US stocks overvalued, China’s shares more reasonably priced?

Via Bloomberg

I came across an interesting piece on Bloomberg’s market live blog yesterday making a case for Chinese shares offering better value compared to US stocks This was based on the valuations based on a price to earnings ratio. The price to earnings ratio is a widely used metric for investors to decide on a stock prices valuation. It is calculated by measuring it share price vs its earnings per share. A high p/e ration can mean that a companies stock is over valued.

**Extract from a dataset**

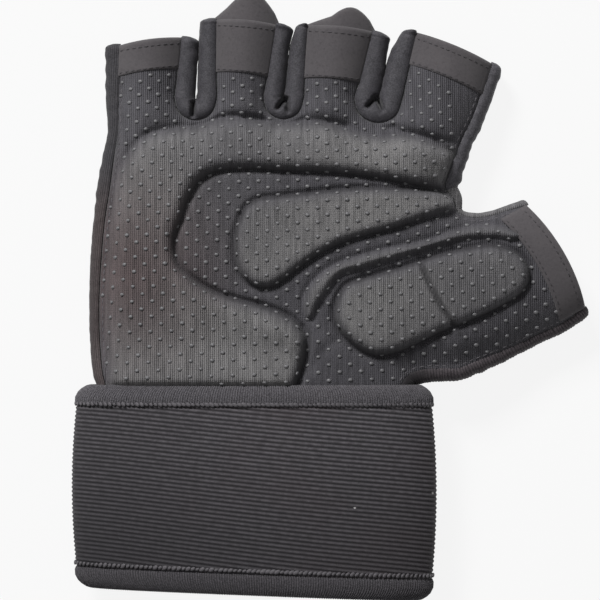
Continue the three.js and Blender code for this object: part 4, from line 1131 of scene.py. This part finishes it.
def band_stitches():
    places, ups, alongs = [], [], []
    for name in FINGERS:
        (left_root, left_tip), (right_root, right_tip) = finger_seam(name, -1), finger_seam(name, 1)
        run = (right_tip - left_tip) / np.linalg.norm(right_tip - left_tip)
        for inset in (0.8, FINGERS[name][6] * BAND_HEIGHT - 1.0):
            left = lerp(left_tip, left_root, inset / np.linalg.norm(left_root - left_tip))
            right = lerp(right_tip, right_root, inset / np.linalg.norm(right_root - right_tip))
            line = resample(np.array([lerp(left, right, 0.04), lerp(left, right, 0.96)]), 1.9)
            x, y = line[:, 0], line[:, 1]
            places.append(np.column_stack([x, y, palm_top(x, y) + 0.57]))
            ups.append(surface_up(palm_top, x, y))
            alongs.append(np.tile([*run, 0], (len(x), 1)))
    for inset in (0.8, THUMB_BAND - 1.0):
        line = resample(thumb_end, 1.9)[1:-1] - THUMB_ALONG * inset
        x, y = line[:, 0], line[:, 1]
        run = np.gradient(line, axis=0)
        places.append(np.column_stack([x, y, palm_top(x, y) + 0.57]))
        ups.append(surface_up(palm_top, x, y))
        alongs.append(np.column_stack([run, np.zeros(len(x))]))
    return small_bodies("band_stitches", np.vstack(places), np.vstack(ups), np.vstack(alongs), {
        "Length": 1.3 * MM, "Width": 0.42 * MM, "Height": 0.34 * MM, "Unevenness": 0.1, "Seed": 3, "Finish": BAND_THREAD})


def own(piece, slot, *nodes):
    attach(piece, "root")
    if nodes:
        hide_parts(*nodes)
    return piece


palm = own(palm_cloth(), "knit", "palm_panel", "pad_outer", "pad_middle", "pad_thumb_base", "pad_thumb_end")
own(back_cloth(), "stretch_cloth", "back_panel")
pinky_line = resample(run_on(pinky_seam, 0, 1.5), 0.5)
near_tip = smoothstep(pinky_line[:, 1], 98, 112)
strip = side_strip("strip_pinky", pinky_line, 0.14, lerp(-0.1, 0.5, near_tip), lerp(-0.2, 0.4, near_tip), SIDE_KNIT)
own(strip, "stretch_cloth", "side_pinky")
joint = int(np.argmax(index_seam[:, 1] < UPPER_RIM + 0.74 * PALM_LENGTH))
index_line = resample(run_on(index_seam[:joint + 1], 1.5, 0.6), 0.4)
strip = side_strip("strip_index", index_line, 0.2, 0.4, 0.1, EDGE_CLOTH)
own(strip, "stretch_cloth", "side_index")
hem_line = resample(run_on(index_seam[joint:], 0, 1.8), 0.4)
hem = side_strip("hem_thumb", hem_line, 0.1, 0.0, 0.1, KNIT, rounded=(False, True))
mark(hem, "over_foam_and_painted_light", np.full(len(hem.data.vertices), 0.5))
own(hem, "stretch_cloth")
thumb_line = resample(run_on(thumb_seam, 1.5, 0), 0.2)
strip = side_strip("strip_thumb", thumb_line, 0.16, 0.1, 0.2, OVERLOCK, ribs=(0.88, 0.22), rounded=(True, False))
own(strip, "stretch_cloth", "side_thumb")
for label, seam in gap_seams.items():
    left, right = label.split("_")
    middle = (finger_seam(left, 1)[0] + finger_seam(right, -1)[0]) / 2
    meeting, turns = GAP_FOLDS[label]
    line = resample(run_on(seam, 1.5, 1.5), 0.4)
    strip = side_strip(f"fourchette_cloth_{label}", line, 0.06, 1.5, 0.1, crest=0.4, fold=(middle + meeting, turns, 3.8))
    own(strip, "stretch_cloth", f"fourchette_{label}")
for label, width, length in (("pinky", 18.7, 14), ("ring", 17.7, 20), ("middle", 20.5, 20), ("index", 24.5, 14)):
    own(finger_band(label), "suede", f"finger_band_{label}")
own(thumb_band(), "suede", "thumb_band")
for label, width, length, area in (("ring", 21.5, 14.6, 240), ("middle", 21.5, 12.2, 210)):
    own(pull_tab(label), "suede", f"pull_tab_{label}")
own(wrist_strap(), "elastic", "wrist_wrap")
own(binding_tape("tape_upper", 1), "tape", "wrap_binding_upper")
own(binding_tape("tape_lower", 0), "tape", "wrap_binding_lower")
own(closure(), "hook_tape", "closure_tab")
own(rim_stitches(), "tape")
own(grip_dots(), "knit")
own(seam_stitches(), "stretch_cloth")
own(band_stitches(), "suede")


# ---------------------------------------------------------------- studio
def studio():
    floor_mesh = bpy.data.meshes.new("table")
    floor_mesh.from_pydata([(-3, -3, 0), (3, -3, 0), (3, 3, 0), (-3, 3, 0)], [], [(0, 1, 2, 3)])
    table = bpy.data.objects.new("table", floor_mesh)
    bpy.context.scene.collection.objects.link(table)
    table.location.z = -0.0002
    white, tree, shader, place = finish_of("white table", 0.9)
    tone = blend_colours(tree, speckle(tree, place, 3, 2), (0.045, 0.045, 0.045), (0.05, 0.05, 0.05))
    tree.links.new(tone, shader.inputs["Base Color"])
    shader.inputs["Emission Color"].default_value = (1, 1, 1, 1)
    shader.inputs["Emission Strength"].default_value = 0.88
    floor_mesh.materials.append(white)

    def lamp(name, place, size, power, aim=(0.01, 0.06, 0.01)):
        light = bpy.data.lights.new(name, "AREA")
        light.size, light.energy = size, power
        obj = bpy.data.objects.new(name, light)
        obj.location = place
        obj.rotation_euler = (Vector(aim) - Vector(place)).to_track_quat("-Z", "Y").to_euler()
        bpy.context.scene.collection.objects.link(obj)

    lamp("window", (-0.55, 1.15, 1.0), 0.45, 34)
    lamp("overhead", (0.0, -0.1, 1.6), 1.0, 5)
    world = bpy.data.worlds.new("studio")
    world.use_nodes = True
    world.node_tree.nodes["Background"].inputs[0].default_value = (1, 1, 1, 1)
    world.node_tree.nodes["Background"].inputs[1].default_value = 0.16
    bpy.context.scene.world = world

    camera = bpy.data.cameras.new("camera")
    camera.lens, camera.sensor_width = 236, 36
    eye = bpy.data.objects.new("camera", camera)
    eye.location = (0.0138, 0.057, 1.2)
    bpy.context.scene.collection.objects.link(eye)
    bpy.context.scene.camera = eye
    bpy.context.scene.view_settings.view_transform = "Standard"


studio()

Via Bloomberg If you take a look at the chart below you can see that the Nasdaq has a high blended forward P/E ratio just around the 10 mark compared to the other major indices listed. The forward P/E ratio uses future earnings guidance rather than trailing figures. For a run down on the different types of P/E check out this article here.
Now the reason for the Nasdaq’s high p/e ratio is that technological stocks have raced higher on the hopes of increased tech spending, Working from home, spending on software and hardware, and increased moves towards digitalisation are all expected to boost profit hopes of the Nasdaq.

The question going forward as we come into earnings season is whether or not the Nasdaq’s increased stock valuation can withstand an overall shrinkage in the US stock market as a whole. On a bargain p/e basis this means Chinese shares may offer a more stable path to ongoing gains given their low valuations.